Stochastic Optimization for x86 Binaries

01:03:55

0 views

Published January 14, 2015

About this talk

Google Tech Talks January 12, 2015 (more info below) ABSTRACT The optimization of short sequences of loop-free fixed-point x86_64 code sequences is an important problem in high-performance computing. Unfortunately, the competing constraints of transformation correctness and performance improvement often force even special purpose compilers to produce sub-optimal code. We show that by encoding these constraints as terms in a cost function, and using a Markov Chain Monte Carlo sampler to rapidly explore the space of all possible programs, we are able to generate aggressively optimized versions of a given target program.
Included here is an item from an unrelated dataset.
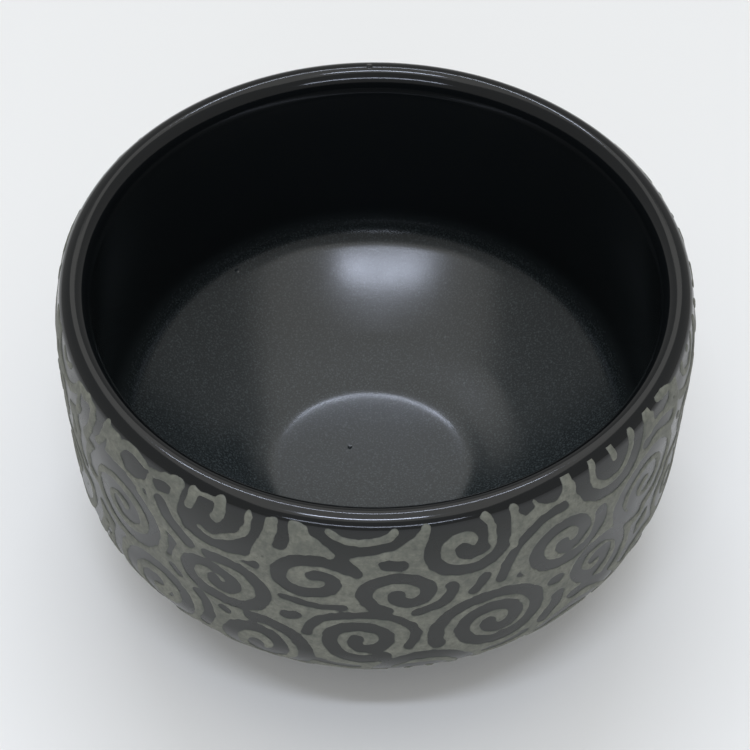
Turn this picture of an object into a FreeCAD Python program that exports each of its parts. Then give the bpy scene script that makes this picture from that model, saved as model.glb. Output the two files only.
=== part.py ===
import FreeCAD, Part
import math
import os
import Sketcher

# A tea bowl of thrown stoneware, in millimetres. It stands on its foot ring at z = 0, with +Z up
# and the axis of the throw through the origin. One clay form carries every coat: a coat's outer
# face is the clay's own section moved outwards by the coat's thickness, so the coats meet the clay
# and each other face to face.

doc = FreeCAD.newDocument("tea_bowl")

SIZES = {
    # clay body, outside
    "belly_radius": 59.9,
    "corner_radius": 16.2,
    "corner_height": 35.4,
    "under_slope": 33.0,
    "shoulder_radius": 52.0,
    # lip
    "lip_radius": 56.35,
    "lip_height": 71.1,
    "lip_round": 2.1,
    # clay body, hollow
    "floor_corner_radius": 9.8,
    "floor_corner_height": 34.8,
    "floor_slope": 35.0,
    "floor_sweep_radius": 128.8,
    "well_radius": 21.8,
    "well_height": 11.4,
    # foot ring
    "foot_height": 6.0,
    "foot_top_outer": 27.5,
    "foot_base_outer": 26.6,
    "foot_top_inner": 21.4,
    "foot_base_inner": 22.0,
    "foot_edge_round": 0.7,
    # coats
    "glaze_thickness": 0.8,
    "slip_thickness": 0.8,
    # heights where the rim's own coat ends, and where the band of spirals begins and ends
    "rim_coat_height": 71.1,
    "slip_band_top": 70.9,
    "slip_band_bottom": 16.0,
}

sheet = doc.addObject("Spreadsheet::Sheet", "Sizes")
for row, (alias, value) in enumerate(SIZES.items(), start=1):
    sheet.set(f"A{row}", alias)
    sheet.set(f"B{row}", str(value))
    sheet.setAlias(f"B{row}", alias)
doc.recompute()

# How far each face lies outside the clay: a number to draw with, and the same as an expression.
CLAY = (0.0, "0")
GLAZE = (SIZES["glaze_thickness"], "Sizes.glaze_thickness")
SLIP = (
    SIZES["glaze_thickness"] + SIZES["slip_thickness"],
    "(Sizes.glaze_thickness + Sizes.slip_thickness)",
)

# A sketch's own lines and points: the table, the axis of the throw, where they meet, and the
# ends and centre of an edge.
TABLE = -1
AXIS = -2
START, END, CENTRE = 1, 2, 3
ORIGIN = (TABLE, START)


def new_sketch(body, name):
    """An empty half section in the body's XZ plane: x is the radius, y is the height."""
    sketch = body.newObject("Sketcher::SketchObject", name)
    plane = next(p for p in body.Origin.OriginFeatures if p.Role == "XZ_Plane")
    sketch.AttachmentSupport = (plane, [""])
    sketch.MapMode = "FlatFace"
    return sketch


def line(sketch, start, end):
    """Add a straight line between two (radius, height) points."""
    a = FreeCAD.Vector(start[0], start[1], 0)
    b = FreeCAD.Vector(end[0], end[1], 0)
    return sketch.addGeometry(Part.LineSegment(a, b), False)


def arc(sketch, centre, radius, first, last):
    """Add an arc, anticlockwise from one angle in degrees to another."""
    middle = FreeCAD.Vector(centre[0], centre[1], 0)
    circle = Part.Circle(middle, FreeCAD.Vector(0, 0, 1), radius)
    return sketch.addGeometry(Part.ArcOfCircle(circle, math.radians(first), math.radians(last)), False)


def on_circle(centre, radius, angle):
    """The point of a circle at an angle in degrees."""
    a = math.radians(angle)
    return centre[0] + radius * math.cos(a), centre[1] + radius * math.sin(a)


def bind(sketch, name, expression, *constraint):
    """Add a dimension to a sketch and tie it to the sheet."""
    index = sketch.addConstraint(Sketcher.Constraint(*constraint))
    sketch.renameConstraint(index, name)
    sketch.setExpression(f"Constraints.{name}", expression)


def join(sketch, kind, first, first_end, second, second_end):
    """Join two edges at their ends: Coincident for a corner, Tangent for a smooth joint."""
    sketch.addConstraint(Sketcher.Constraint(kind, first, first_end, second, second_end))


def place_centre(sketch, edge, name, radius_at, height_at, radius_expression, height_expression):
    """Dimension an arc's centre from the axis and from the resting plane."""
    bind(sketch, f"{name}_out", radius_expression, "DistanceX", *ORIGIN, edge, CENTRE, radius_at)
    bind(sketch, f"{name}_up", height_expression, "DistanceY", *ORIGIN, edge, CENTRE, height_at)


def revolve(body, sketch):
    """Spin a half section right round the axis of the throw."""
    turned = body.newObject("PartDesign::Revolution", f"{sketch.Name}_turned")
    turned.Profile = sketch
    turned.ReferenceAxis = (sketch, ["V_Axis"])
    turned.Angle = 360
    body.Tip = turned
    return turned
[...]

Beginning from binaries compiled by gcc -O0, we are able to produce provably correct code sequences that either match or outperform the code produced by gcc -O3, and in some cases expert hand-written assembly. Because most high-performance applications contain floating-point computations, we extend our technique to this domain and show a novel approach to trading full floating-point precision for further increases in performance. We demonstrate the ability to generate reduced precision implementations of Intel's handwritten C numerics library that are up to six times faster than the original code, and achieve end-to-end speedups of over 30% on a direct numeric simulation and a ray tracer. Because optimizations that contain floating-point computations are not amenable to formal verification using the state of the art, we present a technique for characterizing maximum error and providing strong evidence for correctness. Publication list: http://cs.stanford.edu/people/eschkufz/ Github: https://github.com/eschkufz/stoke-release About the speaker Eric Schkufza is a postdoctoral scholar at Stanford University working with professor Alex Aiken. He graduated from Stanford University with a PhD in computer science in June 2014. He is interested in applying stochastic search techniques to the design of optimizing compilers.